GIVEN DATA =>
——————
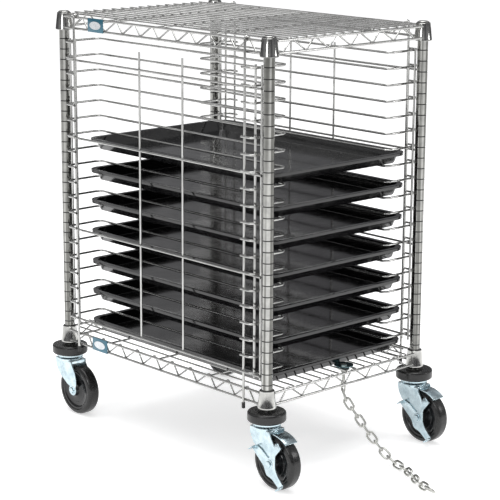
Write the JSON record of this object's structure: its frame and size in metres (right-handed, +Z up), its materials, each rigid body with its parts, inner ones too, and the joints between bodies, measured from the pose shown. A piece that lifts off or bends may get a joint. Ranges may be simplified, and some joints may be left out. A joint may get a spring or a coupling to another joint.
{
  "type": "sheet pan rack",
  "caption": "Half-height mobile wire sheet pan rack on swivel casters: grooved posts, wire shelves, hung wire pan slides, black baking trays and a grounding chain.",
  "frame": {"origin": "on the floor, midway between the four posts", "axes": "+Z up, -Y towards the loading side that the trays stand forward to, +X to the right seen from the loading side"},
  "size_m": [0.5789, 1.0825, 1.0142],
  "materials": {
    "chrome_wire": "bright chrome plated wire",
    "chrome_post": "bright chrome plated tube",
    "tray_coating": "gloss black non-stick coating on steel",
    "zinc_plate": "bright blue zinc plate",
    "wheel_core": "gloss black moulded polyolefin",
    "wheel_tread": "smooth black rubber",
    "black_plastic": "satin moulded plastic",
    "badge_face": "blank blue enamel plate",
    "black_vinyl": "soft dipped vinyl",
    "bumper_rubber": "satin black rubber",
    "ball_steel": "ground steel",
    "anchor_chrome": "polished pressed steel",
    "chain_zinc": "bright zinc plated links"
  },
  "bodies": {
    "root": {"post_front_left": "chrome_post", "post_front_right": "chrome_post", "post_rear_left": "chrome_post", "post_rear_right": "chrome_post", "post_caps": "chrome_post", "top_shelf_mat": "chrome_wire", "top_shelf_rims": "chrome_wire", "top_shelf_cross_wires": "chrome_wire", "top_shelf_zigzags": "chrome_wire", "top_shelf_collars": "chrome_post", "top_shelf_sleeves": "black_plastic", "bottom_shelf_mat": "chrome_wire", "bottom_shelf_rims": "chrome_wire", "bottom_shelf_cross_wires": "chrome_wire", "bottom_shelf_zigzags": "chrome_wire", "bottom_shelf_collars": "chrome_post", "bottom_shelf_sleeves": "black_plastic", "shelf_badges": "badge_face", "left_slide_uprights": "chrome_wire", "left_slide_runners": "chrome_wire", "right_slide_uprights": "chrome_wire", "right_slide_runners": "chrome_wire", "slide_end_tips": "black_vinyl", "caster_stems": "zinc_plate", "caster_bumpers": "bumper_rubber", "caster_balls": "ball_steel", "chain_anchor_disc": "anchor_chrome", "chain_eye_bolt": "zinc_plate", "chain_lock_nut": "zinc_plate", "drag_chain": "chain_zinc"},
    "pan_1": {"tray_1": "tray_coating"},
    "pan_2": {"tray_2": "tray_coating"},
    "pan_3": {"tray_3": "tray_coating"},
    "pan_4": {"tray_4": "tray_coating"},
    "pan_5": {"tray_5": "tray_coating"},
    "pan_6": {"tray_6": "tray_coating"},
    "pan_7": {"tray_7": "tray_coating"},
    "swivel_front_left": {"fork_front_left": "zinc_plate", "axle_front_left": "zinc_plate"},
    "wheel_front_left": {"wheel_core_front_left": "wheel_core", "tyre_front_left": "wheel_tread"},
    "swivel_front_right": {"fork_front_right": "zinc_plate", "axle_front_right": "zinc_plate"},
    "wheel_front_right": {"wheel_core_front_right": "wheel_core", "tyre_front_right": "wheel_tread"},
    "swivel_rear_left": {"fork_rear_left": "zinc_plate", "axle_rear_left": "zinc_plate"},
    "wheel_rear_left": {"wheel_core_rear_left": "wheel_core", "tyre_rear_left": "wheel_tread"},
    "swivel_rear_right": {"fork_rear_right": "zinc_plate", "axle_rear_right": "zinc_plate"},
    "wheel_rear_right": {"wheel_core_rear_right": "wheel_core", "tyre_rear_right": "wheel_tread"},
    "lever_left": {"brake_lever_left": "zinc_plate"},
    "shoe_left": {"brake_shoe_left": "zinc_plate"},
    "lever_right": {"brake_lever_right": "zinc_plate"},
    "shoe_right": {"brake_shoe_right": "zinc_plate"}
  },
  "joints": [
    {"name": "pan_1_slide", "type": "slide", "parent": "root", "child": "pan_1", "axis": [0, -1, 0], "range_m": [0, 0.6]},
    {"name": "pan_2_slide", "type": "slide", "parent": "root", "child": "pan_2", "axis": [0, -1, 0], "range_m": [0, 0.6]},
    {"name": "pan_3_slide", "type": "slide", "parent": "root", "child": "pan_3", "axis": [0, -1, 0], "range_m": [0, 0.6]},
    {"name": "pan_4_slide", "type": "slide", "parent": "root", "child": "pan_4", "axis": [0, -1, 0], "range_m": [0, 0.6]},
    {"name": "pan_5_slide", "type": "slide", "parent": "root", "child": "pan_5", "axis": [0, -1, 0], "range_m": [0, 0.6]},
    {"name": "pan_6_slide", "type": "slide", "parent": "root", "child": "pan_6", "axis": [0, -1, 0], "range_m": [0, 0.6]},
    {"name": "pan_7_slide", "type": "slide", "parent": "root", "child": "pan_7", "axis": [0, 1, 0], "range_m": [0, 0.6]},
    {"name": "swivel_front_left", "type": "hinge", "parent": "root", "child": "swivel_front_left", "pos_m": [-0.245, -0.364, 0.14], "axis": [0, 0, 1], "continuous": true},
    {"name": "roll_front_left", "type": "hinge", "parent": "swivel_front_left", "child": "wheel_front_left", "pos_m": [-0.245, -0.401, 0.0635], "axis": [1, 0, 0], "continuous": true},
    {"name": "swivel_front_right", "type": "hinge", "parent": "root", "child": "swivel_front_right", "pos_m": [0.245, -0.364, 0.14], "axis": [0, 0, 1], "continuous": true},
    {"name": "roll_front_right", "type": "hinge", "parent": "swivel_front_right", "child": "wheel_front_right", "pos_m": [0.245, -0.401, 0.0635], "axis": [1, 0, 0], "continuous": true},
    {"name": "swivel_rear_left", "type": "hinge", "parent": "root", "child": "swivel_rear_left", "pos_m": [-0.245, 0.364, 0.14], "axis": [0, 0, 1], "continuous": true},
    {"name": "roll_rear_left", "type": "hinge", "parent": "swivel_rear_left", "child": "wheel_rear_left", "pos_m": [-0.245, 0.327, 0.0635], "axis": [1, 0, 0], "continuous": true},
    {"name": "swivel_rear_right", "type": "hinge", "parent": "root", "child": "swivel_rear_right", "pos_m": [0.245, 0.364, 0.14], "axis": [0, 0, 1], "continuous": true},
    {"name": "roll_rear_right", "type": "hinge", "parent": "swivel_rear_right", "child": "wheel_rear_right", "pos_m": [0.245, 0.327, 0.0635], "axis": [1, 0, 0], "continuous": true},
    {"name": "brake_lever_left", "type": "hinge", "parent": "swivel_front_left", "child": "lever_left", "pos_m": [-0.245, -0.401, 0.0635], "axis": [-1, 0, 0], "range_deg": [0, 20]},
    {"name": "brake_shoe_left", "type": "hinge", "parent": "swivel_front_left", "child": "shoe_left", "pos_m": [-0.245, -0.394, 0.131], "axis": [1, 0, 0], "range_deg": [0, 2.5]},
    {"name": "brake_lever_right", "type": "hinge", "parent": "swivel_front_right", "child": "lever_right", "pos_m": [0.245, -0.401, 0.0635], "axis": [-1, 0, 0], "range_deg": [0, 20]},
    {"name": "brake_shoe_right", "type": "hinge", "parent": "swivel_front_right", "child": "shoe_right", "pos_m": [0.245, -0.394, 0.131], "axis": [1, 0, 0], "range_deg": [0, 2.5]}
  ],
  "couplings": [
    {"joint": "brake_shoe_left", "follows": "brake_lever_left", "ratio": 0.125},
    {"joint": "brake_shoe_right", "follows": "brake_lever_right", "ratio": 0.125}
  ]
}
——————
PROBLEM =>
Everything in the listing above should be restated exactly.

SOLUTION TO THIS EXERCISE =>
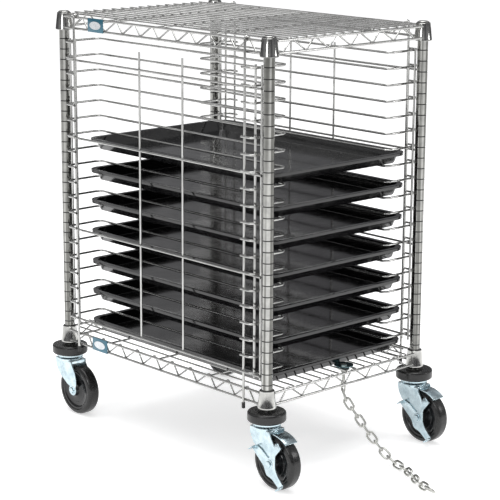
Write the JSON record of this object's structure: its frame and size in metres (right-handed, +Z up), its materials, each rigid body with its parts, inner ones too, and the joints between bodies, measured from the pose shown. A piece that lifts off or bends may get a joint. Ranges may be simplified, and some joints may be left out. A joint may get a spring or a coupling to another joint.
{
  "type": "sheet pan rack",
  "caption": "Half-height mobile wire sheet pan rack on swivel casters: grooved posts, wire shelves, hung wire pan slides, black baking trays and a grounding chain.",
  "frame": {"origin": "on the floor, midway between the four posts", "axes": "+Z up, -Y towards the loading side that the trays stand forward to, +X to the right seen from the loading side"},
  "size_m": [0.5789, 1.0825, 1.0142],
  "materials": {
    "chrome_wire": "bright chrome plated wire",
    "chrome_post": "bright chrome plated tube",
    "tray_coating": "gloss black non-stick coating on steel",
    "zinc_plate": "bright blue zinc plate",
    "wheel_core": "gloss black moulded polyolefin",
    "wheel_tread": "smooth black rubber",
    "black_plastic": "satin moulded plastic",
    "badge_face": "blank blue enamel plate",
    "black_vinyl": "soft dipped vinyl",
    "bumper_rubber": "satin black rubber",
    "ball_steel": "ground steel",
    "anchor_chrome": "polished pressed steel",
    "chain_zinc": "bright zinc plated links"
  },
  "bodies": {
    "root": {"post_front_left": "chrome_post", "post_front_right": "chrome_post", "post_rear_left": "chrome_post", "post_rear_right": "chrome_post", "post_caps": "chrome_post", "top_shelf_mat": "chrome_wire", "top_shelf_rims": "chrome_wire", "top_shelf_cross_wires": "chrome_wire", "top_shelf_zigzags": "chrome_wire", "top_shelf_collars": "chrome_post", "top_shelf_sleeves": "black_plastic", "bottom_shelf_mat": "chrome_wire", "bottom_shelf_rims": "chrome_wire", "bottom_shelf_cross_wires": "chrome_wire", "bottom_shelf_zigzags": "chrome_wire", "bottom_shelf_collars": "chrome_post", "bottom_shelf_sleeves": "black_plastic", "shelf_badges": "badge_face", "left_slide_uprights": "chrome_wire", "left_slide_runners": "chrome_wire", "right_slide_uprights": "chrome_wire", "right_slide_runners": "chrome_wire", "slide_end_tips": "black_vinyl", "caster_stems": "zinc_plate", "caster_bumpers": "bumper_rubber", "caster_balls": "ball_steel", "chain_anchor_disc": "anchor_chrome", "chain_eye_bolt": "zinc_plate", "chain_lock_nut": "zinc_plate", "drag_chain": "chain_zinc"},
    "pan_1": {"tray_1": "tray_coating"},
    "pan_2": {"tray_2": "tray_coating"},
    "pan_3": {"tray_3": "tray_coating"},
    "pan_4": {"tray_4": "tray_coating"},
    "pan_5": {"tray_5": "tray_coating"},
    "pan_6": {"tray_6": "tray_coating"},
    "pan_7": {"tray_7": "tray_coating"},
    "swivel_front_left": {"fork_front_left": "zinc_plate", "axle_front_left": "zinc_plate"},
    "wheel_front_left": {"wheel_core_front_left": "wheel_core", "tyre_front_left": "wheel_tread"},
    "swivel_front_right": {"fork_front_right": "zinc_plate", "axle_front_right": "zinc_plate"},
    "wheel_front_right": {"wheel_core_front_right": "wheel_core", "tyre_front_right": "wheel_tread"},
    "swivel_rear_left": {"fork_rear_left": "zinc_plate", "axle_rear_left": "zinc_plate"},
    "wheel_rear_left": {"wheel_core_rear_left": "wheel_core", "tyre_rear_left": "wheel_tread"},
    "swivel_rear_right": {"fork_rear_right": "zinc_plate", "axle_rear_right": "zinc_plate"},
    "wheel_rear_right": {"wheel_core_rear_right": "wheel_core", "tyre_rear_right": "wheel_tread"},
    "lever_left": {"brake_lever_left": "zinc_plate"},
    "shoe_left": {"brake_shoe_left": "zinc_plate"},
    "lever_right": {"brake_lever_right": "zinc_plate"},
    "shoe_right": {"brake_shoe_right": "zinc_plate"}
  },
  "joints": [
    {"name": "pan_1_slide", "type": "slide", "parent": "root", "child": "pan_1", "axis": [0, -1, 0], "range_m": [0, 0.6]},
    {"name": "pan_2_slide", "type": "slide", "parent": "root", "child": "pan_2", "axis": [0, -1, 0], "range_m": [0, 0.6]},
    {"name": "pan_3_slide", "type": "slide", "parent": "root", "child": "pan_3", "axis": [0, -1, 0], "range_m": [0, 0.6]},
    {"name": "pan_4_slide", "type": "slide", "parent": "root", "child": "pan_4", "axis": [0, -1, 0], "range_m": [0, 0.6]},
    {"name": "pan_5_slide", "type": "slide", "parent": "root", "child": "pan_5", "axis": [0, -1, 0], "range_m": [0, 0.6]},
    {"name": "pan_6_slide", "type": "slide", "parent": "root", "child": "pan_6", "axis": [0, -1, 0], "range_m": [0, 0.6]},
    {"name": "pan_7_slide", "type": "slide", "parent": "root", "child": "pan_7", "axis": [0, 1, 0], "range_m": [0, 0.6]},
    {"name": "swivel_front_left", "type": "hinge", "parent": "root", "child": "swivel_front_left", "pos_m": [-0.245, -0.364, 0.14], "axis": [0, 0, 1], "continuous": true},
    {"name": "roll_front_left", "type": "hinge", "parent": "swivel_front_left", "child": "wheel_front_left", "pos_m": [-0.245, -0.401, 0.0635], "axis": [1, 0, 0], "continuous": true},
    {"name": "swivel_front_right", "type": "hinge", "parent": "root", "child": "swivel_front_right", "pos_m": [0.245, -0.364, 0.14], "axis": [0, 0, 1], "continuous": true},
    {"name": "roll_front_right", "type": "hinge", "parent": "swivel_front_right", "child": "wheel_front_right", "pos_m": [0.245, -0.401, 0.0635], "axis": [1, 0, 0], "continuous": true},
    {"name": "swivel_rear_left", "type": "hinge", "parent": "root", "child": "swivel_rear_left", "pos_m": [-0.245, 0.364, 0.14], "axis": [0, 0, 1], "continuous": true},
    {"name": "roll_rear_left", "type": "hinge", "parent": "swivel_rear_left", "child": "wheel_rear_left", "pos_m": [-0.245, 0.327, 0.0635], "axis": [1, 0, 0], "continuous": true},
    {"name": "swivel_rear_right", "type": "hinge", "parent": "root", "child": "swivel_rear_right", "pos_m": [0.245, 0.364, 0.14], "axis": [0, 0, 1], "continuous": true},
    {"name": "roll_rear_right", "type": "hinge", "parent": "swivel_rear_right", "child": "wheel_rear_right", "pos_m": [0.245, 0.327, 0.0635], "axis": [1, 0, 0], "continuous": true},
    {"name": "brake_lever_left", "type": "hinge", "parent": "swivel_front_left", "child": "lever_left", "pos_m": [-0.245, -0.401, 0.0635], "axis": [-1, 0, 0], "range_deg": [0, 20]},
    {"name": "brake_shoe_left", "type": "hinge", "parent": "swivel_front_left", "child": "shoe_left", "pos_m": [-0.245, -0.394, 0.131], "axis": [1, 0, 0], "range_deg": [0, 2.5]},
    {"name": "brake_lever_right", "type": "hinge", "parent": "swivel_front_right", "child": "lever_right", "pos_m": [0.245, -0.401, 0.0635], "axis": [-1, 0, 0], "range_deg": [0, 20]},
    {"name": "brake_shoe_right", "type": "hinge", "parent": "swivel_front_right", "child": "shoe_right", "pos_m": [0.245, -0.394, 0.131], "axis": [1, 0, 0], "range_deg": [0, 2.5]}
  ],
  "couplings": [
    {"joint": "brake_shoe_left", "follows": "brake_lever_left", "ratio": 0.125},
    {"joint": "brake_shoe_right", "follows": "brake_lever_right", "ratio": 0.125}
  ]
}